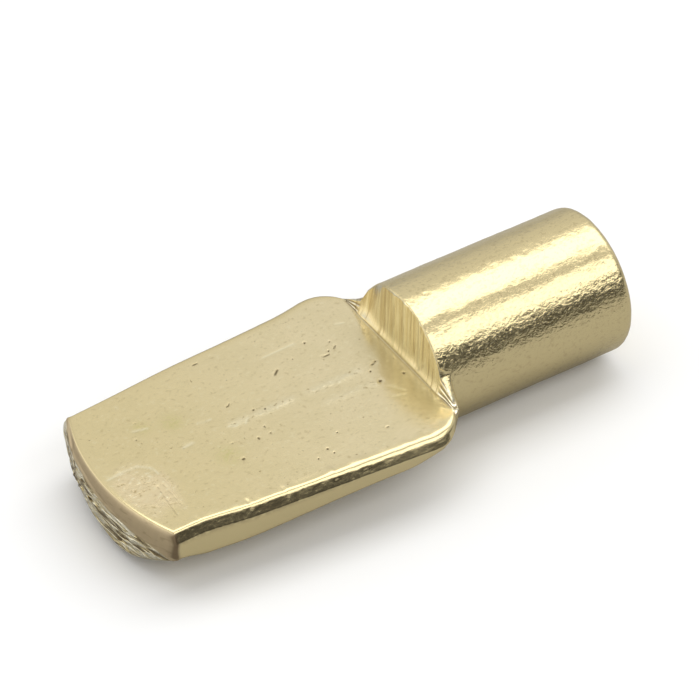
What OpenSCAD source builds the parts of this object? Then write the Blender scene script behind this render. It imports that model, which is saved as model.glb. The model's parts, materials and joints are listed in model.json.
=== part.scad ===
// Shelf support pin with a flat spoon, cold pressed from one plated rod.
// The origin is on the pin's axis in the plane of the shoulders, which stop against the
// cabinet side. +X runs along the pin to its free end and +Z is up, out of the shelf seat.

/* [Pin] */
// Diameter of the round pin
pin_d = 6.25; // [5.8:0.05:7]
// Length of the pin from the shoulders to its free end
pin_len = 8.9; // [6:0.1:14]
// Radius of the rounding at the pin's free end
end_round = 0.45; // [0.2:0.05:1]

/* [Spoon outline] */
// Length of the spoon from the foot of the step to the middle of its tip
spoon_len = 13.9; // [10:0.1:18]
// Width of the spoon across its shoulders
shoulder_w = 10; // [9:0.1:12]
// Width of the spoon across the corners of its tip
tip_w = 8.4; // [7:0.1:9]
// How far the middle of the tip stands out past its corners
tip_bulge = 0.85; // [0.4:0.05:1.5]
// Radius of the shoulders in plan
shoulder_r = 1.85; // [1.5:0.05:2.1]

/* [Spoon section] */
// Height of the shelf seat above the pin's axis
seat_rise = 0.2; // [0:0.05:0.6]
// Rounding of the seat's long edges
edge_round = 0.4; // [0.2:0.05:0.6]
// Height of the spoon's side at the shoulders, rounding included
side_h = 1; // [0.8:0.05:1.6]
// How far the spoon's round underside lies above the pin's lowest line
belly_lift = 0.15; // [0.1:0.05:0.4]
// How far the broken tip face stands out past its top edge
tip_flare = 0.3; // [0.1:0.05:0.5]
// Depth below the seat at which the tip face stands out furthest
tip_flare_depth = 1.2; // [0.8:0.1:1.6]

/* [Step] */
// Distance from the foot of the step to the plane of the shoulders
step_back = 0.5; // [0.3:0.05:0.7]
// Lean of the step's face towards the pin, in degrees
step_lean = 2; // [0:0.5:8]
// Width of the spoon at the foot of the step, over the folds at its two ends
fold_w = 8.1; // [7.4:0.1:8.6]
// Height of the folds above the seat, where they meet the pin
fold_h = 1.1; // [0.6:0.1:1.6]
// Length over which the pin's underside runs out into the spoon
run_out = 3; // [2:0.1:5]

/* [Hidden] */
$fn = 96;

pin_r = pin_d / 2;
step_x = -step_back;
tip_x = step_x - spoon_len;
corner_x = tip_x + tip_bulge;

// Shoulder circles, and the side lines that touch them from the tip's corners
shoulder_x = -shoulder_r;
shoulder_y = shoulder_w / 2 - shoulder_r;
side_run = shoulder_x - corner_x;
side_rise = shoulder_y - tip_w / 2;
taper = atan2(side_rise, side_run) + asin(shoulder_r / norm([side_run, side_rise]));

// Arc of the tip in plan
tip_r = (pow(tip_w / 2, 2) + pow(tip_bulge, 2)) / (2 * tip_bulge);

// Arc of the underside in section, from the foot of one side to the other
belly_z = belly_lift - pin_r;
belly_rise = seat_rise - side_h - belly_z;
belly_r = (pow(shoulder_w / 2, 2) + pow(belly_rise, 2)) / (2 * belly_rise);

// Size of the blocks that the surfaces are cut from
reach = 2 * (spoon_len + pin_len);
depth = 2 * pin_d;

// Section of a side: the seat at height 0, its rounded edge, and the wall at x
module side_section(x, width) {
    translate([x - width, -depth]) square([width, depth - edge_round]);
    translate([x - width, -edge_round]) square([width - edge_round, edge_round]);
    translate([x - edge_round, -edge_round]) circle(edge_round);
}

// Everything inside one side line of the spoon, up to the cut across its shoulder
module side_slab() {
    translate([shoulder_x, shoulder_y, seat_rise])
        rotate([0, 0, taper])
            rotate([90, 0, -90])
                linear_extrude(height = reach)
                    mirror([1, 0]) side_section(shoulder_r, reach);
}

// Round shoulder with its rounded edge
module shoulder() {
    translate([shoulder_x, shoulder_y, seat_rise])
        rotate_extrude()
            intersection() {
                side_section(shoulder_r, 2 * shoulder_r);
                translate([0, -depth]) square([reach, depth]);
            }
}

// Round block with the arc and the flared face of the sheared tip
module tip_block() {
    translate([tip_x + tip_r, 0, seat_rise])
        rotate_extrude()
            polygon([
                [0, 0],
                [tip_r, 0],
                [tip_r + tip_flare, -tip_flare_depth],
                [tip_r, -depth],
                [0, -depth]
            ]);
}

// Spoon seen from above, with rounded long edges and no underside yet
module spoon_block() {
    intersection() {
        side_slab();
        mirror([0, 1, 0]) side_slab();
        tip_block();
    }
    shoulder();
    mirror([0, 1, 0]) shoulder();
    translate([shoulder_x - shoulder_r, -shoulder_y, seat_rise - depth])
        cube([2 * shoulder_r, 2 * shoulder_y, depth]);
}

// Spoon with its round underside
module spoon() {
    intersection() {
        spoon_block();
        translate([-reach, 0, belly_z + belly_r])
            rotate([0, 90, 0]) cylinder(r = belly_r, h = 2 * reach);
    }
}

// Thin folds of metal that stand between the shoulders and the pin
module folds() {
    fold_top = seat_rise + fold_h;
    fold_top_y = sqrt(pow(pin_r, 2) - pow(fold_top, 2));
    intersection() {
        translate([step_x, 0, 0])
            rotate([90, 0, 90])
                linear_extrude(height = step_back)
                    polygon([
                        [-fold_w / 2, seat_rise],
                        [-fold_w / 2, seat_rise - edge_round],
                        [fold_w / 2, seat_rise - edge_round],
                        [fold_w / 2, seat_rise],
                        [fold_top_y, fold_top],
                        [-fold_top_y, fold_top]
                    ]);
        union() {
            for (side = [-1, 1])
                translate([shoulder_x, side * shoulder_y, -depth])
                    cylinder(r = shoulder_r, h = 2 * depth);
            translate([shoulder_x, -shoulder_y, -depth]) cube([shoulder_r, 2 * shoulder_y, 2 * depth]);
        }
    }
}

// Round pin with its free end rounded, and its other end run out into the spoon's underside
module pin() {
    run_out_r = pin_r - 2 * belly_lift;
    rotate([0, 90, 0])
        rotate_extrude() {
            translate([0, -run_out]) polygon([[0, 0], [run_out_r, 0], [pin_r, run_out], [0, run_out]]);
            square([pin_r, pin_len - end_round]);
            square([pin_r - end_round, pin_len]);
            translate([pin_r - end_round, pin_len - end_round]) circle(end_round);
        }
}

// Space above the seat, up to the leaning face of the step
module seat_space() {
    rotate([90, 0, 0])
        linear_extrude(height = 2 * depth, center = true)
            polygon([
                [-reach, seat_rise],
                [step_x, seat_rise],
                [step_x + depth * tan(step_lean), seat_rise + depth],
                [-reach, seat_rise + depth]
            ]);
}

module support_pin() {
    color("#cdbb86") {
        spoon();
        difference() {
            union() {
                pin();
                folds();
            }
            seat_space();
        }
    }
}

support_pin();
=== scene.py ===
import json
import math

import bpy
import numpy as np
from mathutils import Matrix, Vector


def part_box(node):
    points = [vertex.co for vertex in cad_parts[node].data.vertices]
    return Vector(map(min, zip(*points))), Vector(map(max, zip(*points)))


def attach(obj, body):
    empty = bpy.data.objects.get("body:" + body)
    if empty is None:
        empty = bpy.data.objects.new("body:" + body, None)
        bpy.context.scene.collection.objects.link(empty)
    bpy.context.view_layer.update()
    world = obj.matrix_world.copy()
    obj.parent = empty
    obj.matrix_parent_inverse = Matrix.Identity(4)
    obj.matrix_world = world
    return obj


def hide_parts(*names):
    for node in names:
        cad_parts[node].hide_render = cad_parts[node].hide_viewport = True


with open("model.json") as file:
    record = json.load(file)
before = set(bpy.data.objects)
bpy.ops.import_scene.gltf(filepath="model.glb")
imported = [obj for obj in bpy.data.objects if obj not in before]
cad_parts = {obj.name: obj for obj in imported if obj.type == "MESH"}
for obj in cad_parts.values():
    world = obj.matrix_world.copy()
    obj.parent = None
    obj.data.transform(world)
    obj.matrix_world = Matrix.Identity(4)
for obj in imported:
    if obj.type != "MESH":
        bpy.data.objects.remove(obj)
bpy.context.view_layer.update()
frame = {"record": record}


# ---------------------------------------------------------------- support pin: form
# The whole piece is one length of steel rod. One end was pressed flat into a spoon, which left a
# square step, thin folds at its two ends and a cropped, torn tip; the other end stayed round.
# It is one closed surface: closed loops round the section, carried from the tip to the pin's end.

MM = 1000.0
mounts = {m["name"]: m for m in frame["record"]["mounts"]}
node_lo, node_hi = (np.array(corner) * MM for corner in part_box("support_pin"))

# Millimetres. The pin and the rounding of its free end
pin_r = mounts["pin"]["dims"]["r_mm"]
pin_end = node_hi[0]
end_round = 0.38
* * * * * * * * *
-- What needs to be done --
Pull every line containing "json" from the material above.

-- Solution for this task --
What OpenSCAD source builds the parts of this object? Then write the Blender scene script behind this render. It imports that model, which is saved as model.glb. The model's parts, materials and joints are listed in model.json.
import json
with open("model.json") as file:
    record = json.load(file)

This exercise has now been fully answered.